Tom Beghin presents new readings of a trilogy of sonatas that Beethoven started writing shortly after receiving the new instrument: Op. 53 (“Waldstein,” performed here in its original four-movement version), Op. 54, and Op. 57 (“Appassionata”), spanning the years 1803 to 1807. Two additional sonatas by contemporaries Daniel Steibelt (Op. 64, from 1805) and Louis Adam (Op. 8 No. 2, from 1801) provide an appropriately French musical context, while also representing excellence in their own right.

At the time Beethoven acquired his Erard piano, he was dreaming of relocating to Paris. He never did— but listening to this new recording we can hear how Paris came to him.

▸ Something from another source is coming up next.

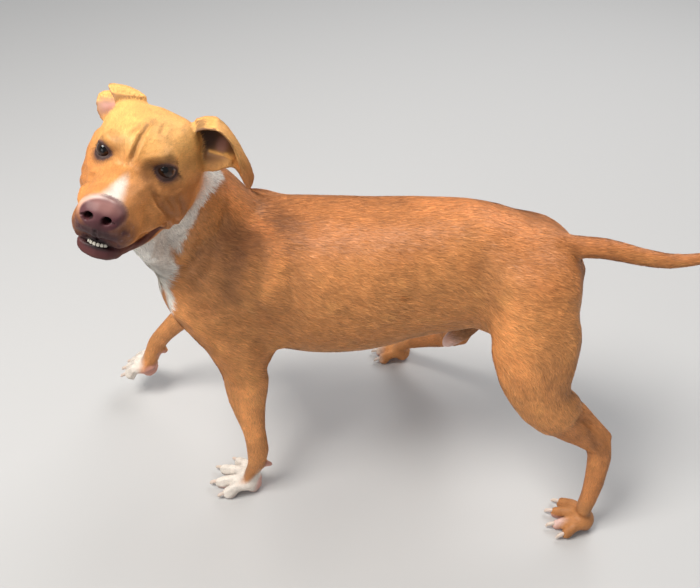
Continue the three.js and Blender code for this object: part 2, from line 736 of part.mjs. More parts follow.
// A paw in its own frame: 0 between the knuckles, +X along the toes, +Z up. Each toe is
// [yaw, reach], from the inner to the outer; its claw stands out of its end.
const KNUCKLE_RISE = 26; // of that point above the sole
const PAWS = {
  forepaw_left: {
    at: [46, 113, KNUCKLE_RISE],
    turn: { yaw: -4 },
    toes: [[-30, 48], [-11, 63], [8, 60], [26, 42]],
    limb: FORELEG.left,
    cut: CUT.forepaw.left,
  },
  forepaw_right: {
    at: [291, -74, 75],
    turn: { yaw: -8, pitch: 6 },
    toes: [[16, 36], [5, 43], [-6, 43], [-17, 37]],
    limb: FORELEG.right,
    cut: CUT.forepaw.right,
  },
  hindpaw_left: {
    at: [-496, 101, KNUCKLE_RISE],
    turn: { yaw: 0 },
    toes: [[-24, 42], [-8, 50], [10, 48], [26, 36]],
    limb: HOCK.left,
    cut: CUT.hindpaw.left,
  },
  hindpaw_right: {
    at: [-162, -242, KNUCKLE_RISE],
    turn: { yaw: -12 },
    toes: [[26, 38], [8, 48], [-12, 50], [-30, 42]],
    limb: HOCK.right,
    cut: CUT.hindpaw.right,
  },
};
const TOE_SPACING = 11;
const PAD_DROP = 2; // how far the pads are cut flat by the floor

function addPaw(name, { at, turn, toes, limb, cut }) {
  const frame = frameOf(at, turn);
  const outward = name.endsWith("left") ? 1 : -1;
  const sole = -KNUCKLE_RISE - PAD_DROP;
  let paw = join(
    outerOf(loft(limb, { sides: 8 }), cut),
    ball([-2, 0, -6], [21, 22, 15], frame, [8, 5]),
    ball([-6, 0, sole + 11], [15, 18, 11], frame, [7, 4]),
  );
  const claws = [];
  toes.forEach(([yaw, reach], i) => {
    const lateral = outward * (i - (toes.length - 1) / 2) * TOE_SPACING;
    const toeFrame = frame.clone().multiply(frameOf([0, lateral, 0], { yaw }));
    const placed = (joints) =>
      joints.map(([x, y, z, ...sizes]) => [...vec(x, y, z).applyMatrix4(toeFrame).toArray(), ...sizes]);
    const across = vec(0, 1, 0).transformDirection(toeFrame);
    const toe = placed([
      [-8, 0, -6, 8.5, 10],
      [0.34 * reach, 0, -3, 8, 11],
      [0.72 * reach, 0, -16.5, 8.3, 14],
      [reach - 5, 0, -18, 6.5, 9],
    ]);
    paw = paw.add(loft(toe, { across, sides: 6, rings: 1 }));
    const claw = placed([
      [reach - 6, 0, -13, 3.2, 4],
      [reach + CLAW_LENGTH / 3, 0, -16, 2.7, 3.4],
      [reach + (2 * CLAW_LENGTH) / 3, 0, -20, 1.3, 1.6],
    ]);
    claws.push((grow) => loft(claw, { across, sides: 5, rings: 1, grow }));
  });
  if (turn.pitch === undefined) paw = trim(paw, [0, 0, SOLE - SEAM / 2], [0, 0, 1]);
  claws.forEach((claw, i) => {
    paw = paw.subtract(claw(SEAM));
    addNode(`claw_${name}_${i + 1}`, claw(0), SHADES.claw, 0.4);
  });
  addNode(name, paw, SHADES.white);
}

const CARPAL_PAD = { left: [11, 108, 58], right: [252, -80, 104] };

function addForelegs() {
  for (const side of ["left", "right"]) {
    let solid = loft(FORELEG[side]).add(ball(CARPAL_PAD[side], [9, 8, 8], undefined, [6, 4]));
    solid = innerOf(outerOf(solid, CUT.foreleg[side]), CUT.forepaw[side]);
    addNode("foreleg_" + side, solid, SHADES.side);
  }
}

function addHindlegs() {
  for (const side of ["left", "right"]) {
    const low = Math.min(...THIGH[side].map(([x]) => x)) - 40;
    const [near, far] = side === "left" ? [0, 150] : [-190, 0];
    const region = { from: [low, near - 40, 150], to: [-180, far + 40, 420], cell: 21 };
    let thigh = outerOf(solidOf(polygonise(flesh, region)), CUT.haunch);
    thigh = innerOf(thigh, CUT.hock[side]);
    thigh = (side === "left" ? outerOf : innerOf)(thigh, CUT.middle);
    addNode("thigh_" + side, thigh, SHADES.side);
    let shank = join(loft(HOCK[side], { sides: 9 }), loft(TENDON[side], { sides: 7, rings: 1 }));
    shank = innerOf(outerOf(shank, CUT.hock[side]), CUT.hindpaw[side]);
    addNode("hock_" + side, shank, SHADES.side);
  }
}

for (const [name, layout] of Object.entries(PAWS)) addPaw(name, layout);
addTrunk();
addNeck();
addHead();
addTail();
addForelegs();
addHindlegs();

// ---- The group --------------------------------------------------------------------------------
const dog = new THREE.Group();
const box = new THREE.Box3();
for (const { name, solid, shade, roughness } of nodes) {
  const material = new THREE.MeshStandardMaterial({ color: shade, roughness, metalness: 0 });
  const mesh = new THREE.Mesh(geometryFrom(solid), material);
  mesh.name = name;
  dog.add(mesh);
  box.expandByObject(mesh);
}
const middle = box.getCenter(vec(0, 0, 0));
dog.position.set(-middle.x, -middle.y, -SOLE);
export default dog;
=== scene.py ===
"""A still, life-size short-coated dog: one skin with its coat, eyes, teeth and claws on a fixed frame."""

import math

import bmesh
import bpy
import numpy as np
from bpy.props import FloatProperty, FloatVectorProperty, IntProperty, PointerProperty
from bpy.types import Operator, Panel, PropertyGroup
from mathutils import Matrix, Vector, bvhtree, kdtree


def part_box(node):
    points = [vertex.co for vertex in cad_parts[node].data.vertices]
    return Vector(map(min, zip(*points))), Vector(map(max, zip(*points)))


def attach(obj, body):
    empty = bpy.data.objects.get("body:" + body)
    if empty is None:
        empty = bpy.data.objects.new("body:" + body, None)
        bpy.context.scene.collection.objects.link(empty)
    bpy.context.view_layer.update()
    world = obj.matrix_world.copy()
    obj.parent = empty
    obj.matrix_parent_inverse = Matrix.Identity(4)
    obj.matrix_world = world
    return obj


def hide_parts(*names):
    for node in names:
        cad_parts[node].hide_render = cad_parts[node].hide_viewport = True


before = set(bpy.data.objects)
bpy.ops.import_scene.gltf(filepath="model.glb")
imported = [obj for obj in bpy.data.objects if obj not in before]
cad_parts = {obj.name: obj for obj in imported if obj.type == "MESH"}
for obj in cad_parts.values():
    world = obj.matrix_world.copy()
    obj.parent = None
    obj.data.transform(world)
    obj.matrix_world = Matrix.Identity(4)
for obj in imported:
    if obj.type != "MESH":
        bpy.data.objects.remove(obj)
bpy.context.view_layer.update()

bl_info = {
    "name": "Standing dog",
    "version": (1, 0, 0),
    "blender": (4, 5, 0),
    "location": "View3D > Sidebar > Dog",
    "description": "Skin, coat, eyes, teeth and claws of a life-size standing dog",
    "category": "Add Mesh",
}

MM = 0.001
TINT = "Hide"  # the colour attribute of skin, coat and eyes

# The head's own axes: x towards the nose, y towards the dog's left ear, z up through the skull.
HEAD_YAW, HEAD_PITCH, HEAD_ROLL = (math.radians(angle) for angle in (96.2, -16.3, -17.9))
HEAD_TURN = (
    Matrix.Rotation(HEAD_YAW, 3, "Z")
    @ Matrix.Rotation(HEAD_PITCH, 3, "Y")
    @ Matrix.Rotation(HEAD_ROLL, 3, "X")
)
EYE_SET_BACK = 10  # mm, from the head's origin back to the middle between the eyeballs
HEAD_IN_BODY = (108, 180, 656)  # mm, the head's origin in the body's frame


def middle(node):
    """The middle of a node's box."""
    low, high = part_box(node)
    return (low + high) / 2


BETWEEN_EYES = (middle("eye_left") + middle("eye_right")) / 2
HEAD_AT = BETWEEN_EYES + HEAD_TURN @ Vector((EYE_SET_BACK * MM, 0, 0))
BODY_AT = HEAD_AT - Vector(HEAD_IN_BODY) * MM

LEGS = ("foreleg_left", "foreleg_right", "thigh_left", "thigh_right", "hock_left", "hock_right")
PAWS = ("forepaw_left", "forepaw_right", "hindpaw_left", "hindpaw_right")
FLESH = ("trunk", "neck", "head", "lower_jaw", "nose", "ear_left", "ear_right", "tail", *LEGS, *PAWS)
EYES = ("eye_left", "eye_right")
CLAWS = tuple(name for name in sorted(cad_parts) if name.startswith("claw"))
HEAD_PARTS = ("head", "lower_jaw", "nose", "ear_left", "ear_right")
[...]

Inspired by his French piano, Beethoven mastered the technique of son continu (“continuous sound”) and experimented with the sonic effects afforded by the instrument’s four pedals, following the examples of his one-time rival, Daniel Steibelt, famed for his showy virtuosity, and Louis Adam, the foremost piano professor at the recently founded Paris Conservatoire.

These recorded performances invite listeners into a revolutionary world of pianistic sonority and effect, in which feet on pedals matter as much as fingers on the keyboard—a space where Beethoven, if only for a while, managed to create a French version of himself.

Tom Beghin, piano

Recorded on the replica of Beethoven’s Erard Frères piano (Paris, 1803) by Chris Maene (Ruiselede, 2016)



Tom Beghin
has been at the forefront of a new generation of interpreters of 18th- and early 19th-century music.

His discography features Beethoven, Mozart, Haydn, Moscheles, C.P.E. Bach, Mendelssohn, Zelter, Schubert, and Clementi. He has published in journals such as Keyboard Perspectives, 19th Century Music and Haydn Studien, and in collections such as Haydn and His World, The Cambridge Companion to Haydn, or The Oxford Handbook of Topic Theory. With classicist Sander Goldberg he edited Haydn and the Performance of Rhetoric, winner of the 2009 Ruth Solie Award from the American Musicological Society. In 2015 The University of Chicago Press published his monograph The Virtual Haydn: Paradox of a Twenty-First Century Keyboardist.

Recognized for his expertise in eighteenth-century music, he is frequently invited to give concerts, workshops and lectures throughout North America and Europe. In 2013 he inaugurated the first replica of Beethoven’s 1817 Broadwood piano at the Concertgebouw in Bruges and the Beethoven-Haus in Bonn, playing among others Beethoven’s “Hammerklavier” Sonata, Opus 106. In 2004 the Haydn-Institut inducted him as a member. Released by Naxos on Blu-ray (2009) and CD/DVD (2011) is a complete recording of Haydn’s solo keyboard works, performed on seven different types of instruments in nine “virtual rooms.” Hailed as “one of the most audacious recording enterprises in recent memory” (blu-ray.com), The Virtual Haydn was nominated for a 2011 Juno for “Music DVD of the Year.”

He is presently focusing his artistic research on the piano works of Ludwig van Beethoven and the intersection of technology and rhetoric. Tom Beghin studied at the Lemmens Institute in Louvain, Belgium (with Alan Weiss), at the Musik-Akademie in Basel, Switzerland (with Jean Goverts and Rudolf Buchbinder), and received his doctoral degree with fortepianist Malcolm Bilson and musicologist James Webster from Cornell University (Ithaca, New York). He served on the faculty at the University of California, Los Angeles, was a fellow at the National Humanities Center (North Carolina), and was Associate Professor at the Schulich School of Music of McGill University (Montreal, Canada). Prof. Beghin has served on the board of directors of the Westfield Center for Historical Keyboard Instruments and of CIRMMT (Centre for Interdisciplinary Research in Music Media and Technology).